### WHAT THIS TASK INVOLVES
Print all the records exactly, please.

### ENTRIES SHOWN

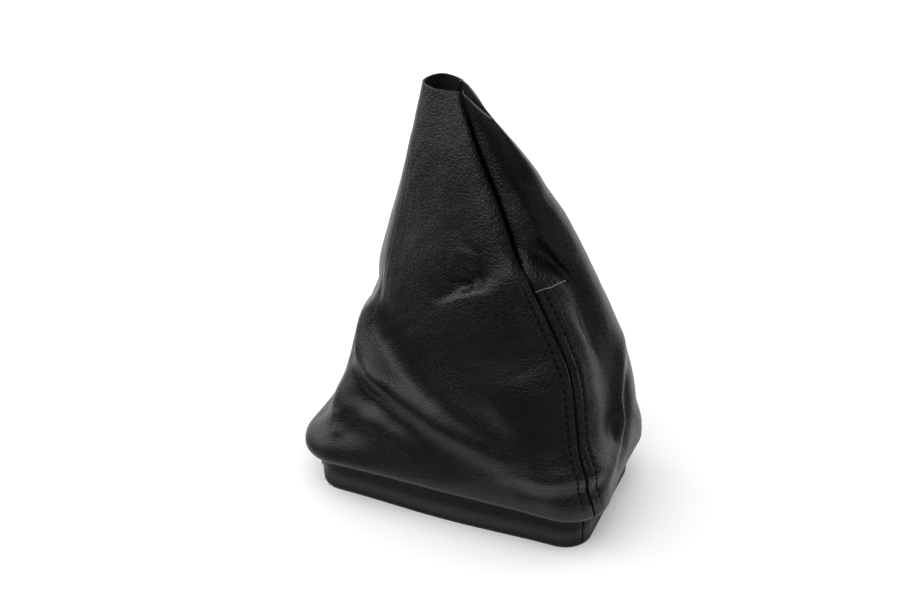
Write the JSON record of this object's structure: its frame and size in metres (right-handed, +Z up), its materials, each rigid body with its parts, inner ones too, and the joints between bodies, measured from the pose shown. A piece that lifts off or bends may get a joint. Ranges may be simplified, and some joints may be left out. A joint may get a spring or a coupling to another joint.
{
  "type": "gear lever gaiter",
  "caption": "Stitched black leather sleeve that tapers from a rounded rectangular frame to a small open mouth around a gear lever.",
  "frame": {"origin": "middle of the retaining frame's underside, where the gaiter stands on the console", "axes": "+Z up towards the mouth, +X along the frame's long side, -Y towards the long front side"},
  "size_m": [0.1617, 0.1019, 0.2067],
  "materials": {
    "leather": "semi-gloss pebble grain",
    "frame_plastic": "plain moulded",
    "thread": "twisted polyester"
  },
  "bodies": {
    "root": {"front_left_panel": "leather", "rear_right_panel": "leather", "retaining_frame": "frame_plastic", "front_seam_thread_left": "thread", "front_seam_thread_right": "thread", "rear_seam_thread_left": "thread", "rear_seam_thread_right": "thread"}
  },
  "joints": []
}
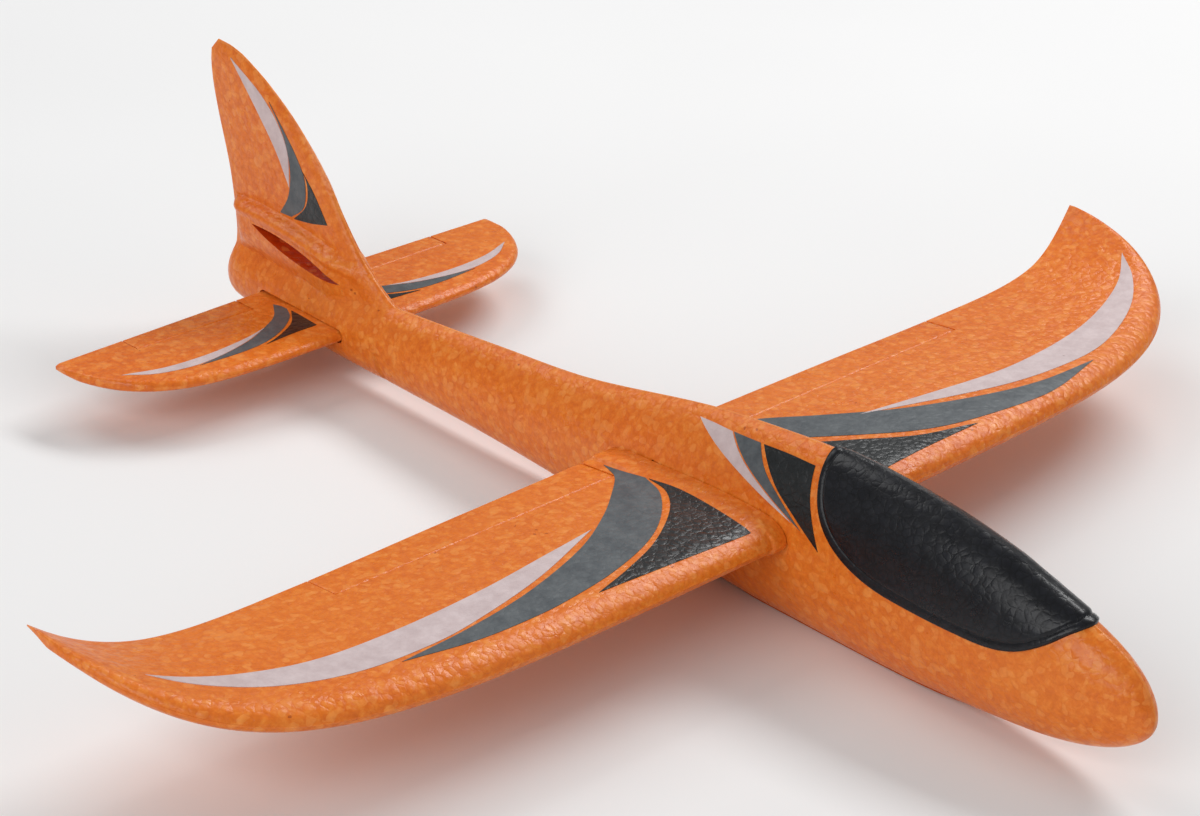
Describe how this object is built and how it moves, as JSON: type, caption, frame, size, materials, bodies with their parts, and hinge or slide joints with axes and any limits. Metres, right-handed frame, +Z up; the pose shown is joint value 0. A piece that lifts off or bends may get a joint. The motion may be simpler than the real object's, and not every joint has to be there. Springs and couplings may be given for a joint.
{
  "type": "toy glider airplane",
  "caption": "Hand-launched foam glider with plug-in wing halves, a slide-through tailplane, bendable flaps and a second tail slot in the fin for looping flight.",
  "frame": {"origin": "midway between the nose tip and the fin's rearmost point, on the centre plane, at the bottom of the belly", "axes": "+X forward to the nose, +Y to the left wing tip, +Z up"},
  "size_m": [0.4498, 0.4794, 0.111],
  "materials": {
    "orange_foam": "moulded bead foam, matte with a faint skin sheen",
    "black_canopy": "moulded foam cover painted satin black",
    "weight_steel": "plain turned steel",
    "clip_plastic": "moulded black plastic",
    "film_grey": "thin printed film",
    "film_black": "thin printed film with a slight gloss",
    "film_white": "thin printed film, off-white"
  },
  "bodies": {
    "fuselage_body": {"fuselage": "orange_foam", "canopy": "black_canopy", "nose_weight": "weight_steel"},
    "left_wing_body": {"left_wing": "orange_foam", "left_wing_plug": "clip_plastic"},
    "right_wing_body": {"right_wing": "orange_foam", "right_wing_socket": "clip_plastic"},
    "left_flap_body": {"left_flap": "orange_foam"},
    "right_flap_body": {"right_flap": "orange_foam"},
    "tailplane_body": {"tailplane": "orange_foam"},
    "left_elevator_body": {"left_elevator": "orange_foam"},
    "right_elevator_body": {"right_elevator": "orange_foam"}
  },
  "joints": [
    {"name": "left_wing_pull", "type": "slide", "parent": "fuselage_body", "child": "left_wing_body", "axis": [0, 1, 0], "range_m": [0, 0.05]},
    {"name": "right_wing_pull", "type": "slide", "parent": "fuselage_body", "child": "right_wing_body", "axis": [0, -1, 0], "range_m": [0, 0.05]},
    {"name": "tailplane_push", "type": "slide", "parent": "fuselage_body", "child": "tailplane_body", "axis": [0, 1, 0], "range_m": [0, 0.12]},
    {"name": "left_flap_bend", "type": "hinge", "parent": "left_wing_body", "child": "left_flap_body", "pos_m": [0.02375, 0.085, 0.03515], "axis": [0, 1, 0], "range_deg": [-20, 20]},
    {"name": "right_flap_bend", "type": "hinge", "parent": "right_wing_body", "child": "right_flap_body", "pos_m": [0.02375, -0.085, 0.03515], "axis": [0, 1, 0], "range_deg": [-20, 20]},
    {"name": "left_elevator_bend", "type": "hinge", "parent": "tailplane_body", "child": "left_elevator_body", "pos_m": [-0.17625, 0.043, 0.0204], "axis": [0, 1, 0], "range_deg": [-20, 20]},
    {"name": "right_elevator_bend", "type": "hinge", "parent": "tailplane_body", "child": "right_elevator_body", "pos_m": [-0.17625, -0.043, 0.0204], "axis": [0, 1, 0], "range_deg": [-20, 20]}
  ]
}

### CORRECT RESPONSE
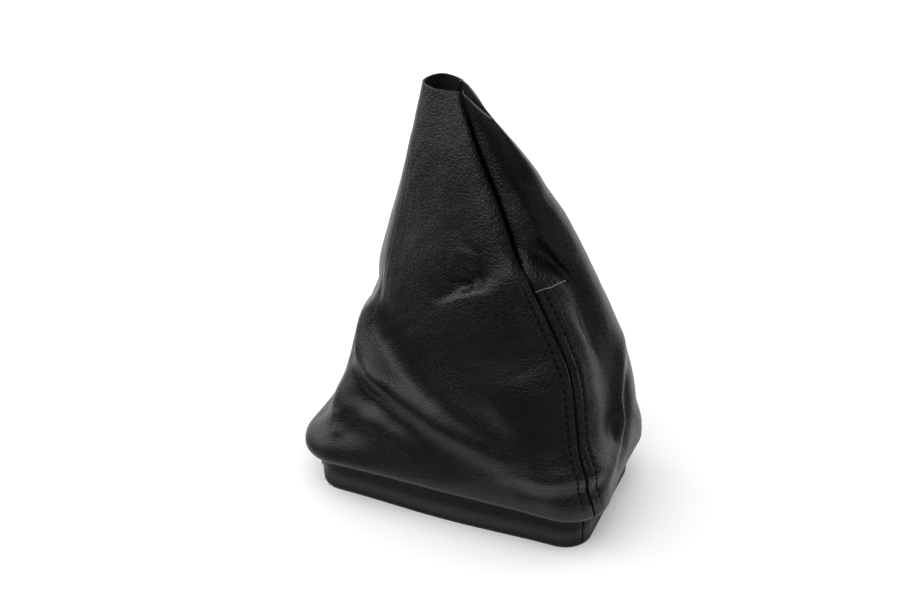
Write the JSON record of this object's structure: its frame and size in metres (right-handed, +Z up), its materials, each rigid body with its parts, inner ones too, and the joints between bodies, measured from the pose shown. A piece that lifts off or bends may get a joint. Ranges may be simplified, and some joints may be left out. A joint may get a spring or a coupling to another joint.
{
  "type": "gear lever gaiter",
  "caption": "Stitched black leather sleeve that tapers from a rounded rectangular frame to a small open mouth around a gear lever.",
  "frame": {"origin": "middle of the retaining frame's underside, where the gaiter stands on the console", "axes": "+Z up towards the mouth, +X along the frame's long side, -Y towards the long front side"},
  "size_m": [0.1617, 0.1019, 0.2067],
  "materials": {
    "leather": "semi-gloss pebble grain",
    "frame_plastic": "plain moulded",
    "thread": "twisted polyester"
  },
  "bodies": {
    "root": {"front_left_panel": "leather", "rear_right_panel": "leather", "retaining_frame": "frame_plastic", "front_seam_thread_left": "thread", "front_seam_thread_right": "thread", "rear_seam_thread_left": "thread", "rear_seam_thread_right": "thread"}
  },
  "joints": []
}
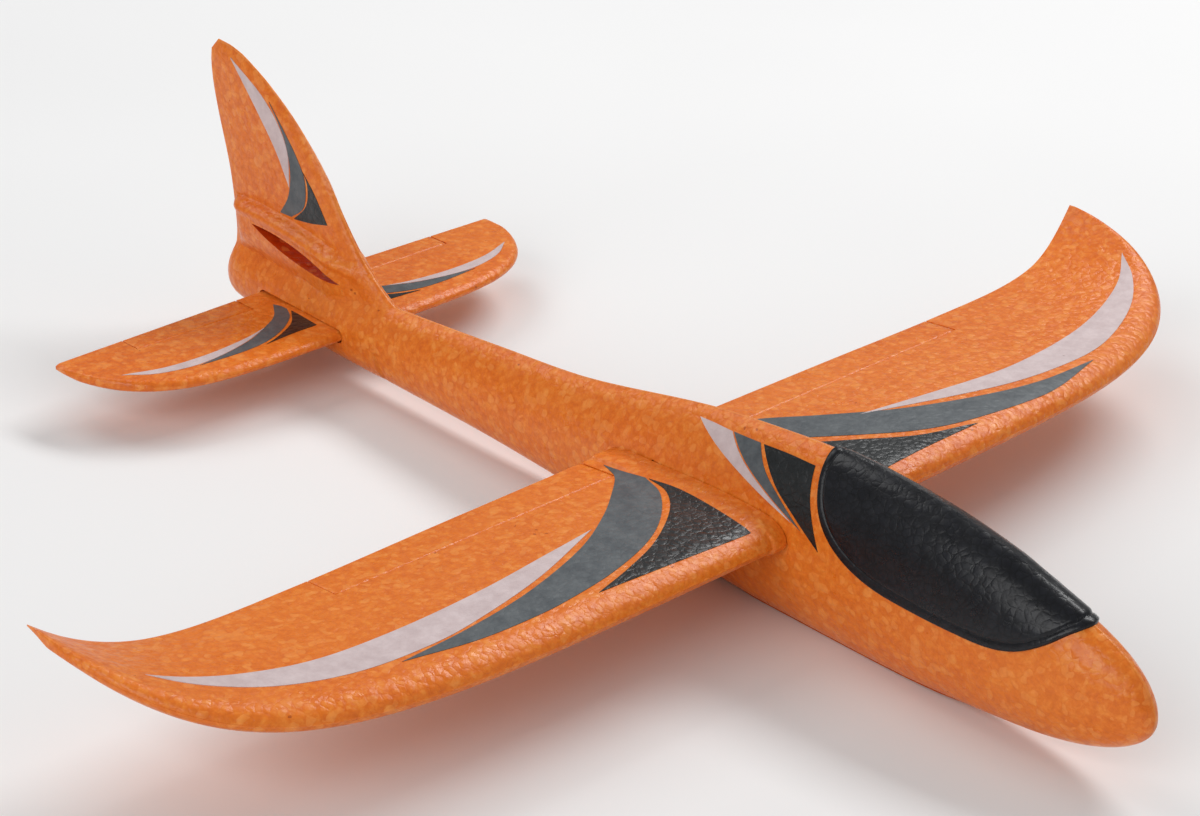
Describe how this object is built and how it moves, as JSON: type, caption, frame, size, materials, bodies with their parts, and hinge or slide joints with axes and any limits. Metres, right-handed frame, +Z up; the pose shown is joint value 0. A piece that lifts off or bends may get a joint. The motion may be simpler than the real object's, and not every joint has to be there. Springs and couplings may be given for a joint.
{
  "type": "toy glider airplane",
  "caption": "Hand-launched foam glider with plug-in wing halves, a slide-through tailplane, bendable flaps and a second tail slot in the fin for looping flight.",
  "frame": {"origin": "midway between the nose tip and the fin's rearmost point, on the centre plane, at the bottom of the belly", "axes": "+X forward to the nose, +Y to the left wing tip, +Z up"},
  "size_m": [0.4498, 0.4794, 0.111],
  "materials": {
    "orange_foam": "moulded bead foam, matte with a faint skin sheen",
    "black_canopy": "moulded foam cover painted satin black",
    "weight_steel": "plain turned steel",
    "clip_plastic": "moulded black plastic",
    "film_grey": "thin printed film",
    "film_black": "thin printed film with a slight gloss",
    "film_white": "thin printed film, off-white"
  },
  "bodies": {
    "fuselage_body": {"fuselage": "orange_foam", "canopy": "black_canopy", "nose_weight": "weight_steel"},
    "left_wing_body": {"left_wing": "orange_foam", "left_wing_plug": "clip_plastic"},
    "right_wing_body": {"right_wing": "orange_foam", "right_wing_socket": "clip_plastic"},
    "left_flap_body": {"left_flap": "orange_foam"},
    "right_flap_body": {"right_flap": "orange_foam"},
    "tailplane_body": {"tailplane": "orange_foam"},
    "left_elevator_body": {"left_elevator": "orange_foam"},
    "right_elevator_body": {"right_elevator": "orange_foam"}
  },
  "joints": [
    {"name": "left_wing_pull", "type": "slide", "parent": "fuselage_body", "child": "left_wing_body", "axis": [0, 1, 0], "range_m": [0, 0.05]},
    {"name": "right_wing_pull", "type": "slide", "parent": "fuselage_body", "child": "right_wing_body", "axis": [0, -1, 0], "range_m": [0, 0.05]},
    {"name": "tailplane_push", "type": "slide", "parent": "fuselage_body", "child": "tailplane_body", "axis": [0, 1, 0], "range_m": [0, 0.12]},
    {"name": "left_flap_bend", "type": "hinge", "parent": "left_wing_body", "child": "left_flap_body", "pos_m": [0.02375, 0.085, 0.03515], "axis": [0, 1, 0], "range_deg": [-20, 20]},
    {"name": "right_flap_bend", "type": "hinge", "parent": "right_wing_body", "child": "right_flap_body", "pos_m": [0.02375, -0.085, 0.03515], "axis": [0, 1, 0], "range_deg": [-20, 20]},
    {"name": "left_elevator_bend", "type": "hinge", "parent": "tailplane_body", "child": "left_elevator_body", "pos_m": [-0.17625, 0.043, 0.0204], "axis": [0, 1, 0], "range_deg": [-20, 20]},
    {"name": "right_elevator_bend", "type": "hinge", "parent": "tailplane_body", "child": "right_elevator_body", "pos_m": [-0.17625, -0.043, 0.0204], "axis": [0, 1, 0], "range_deg": [-20, 20]}
  ]
}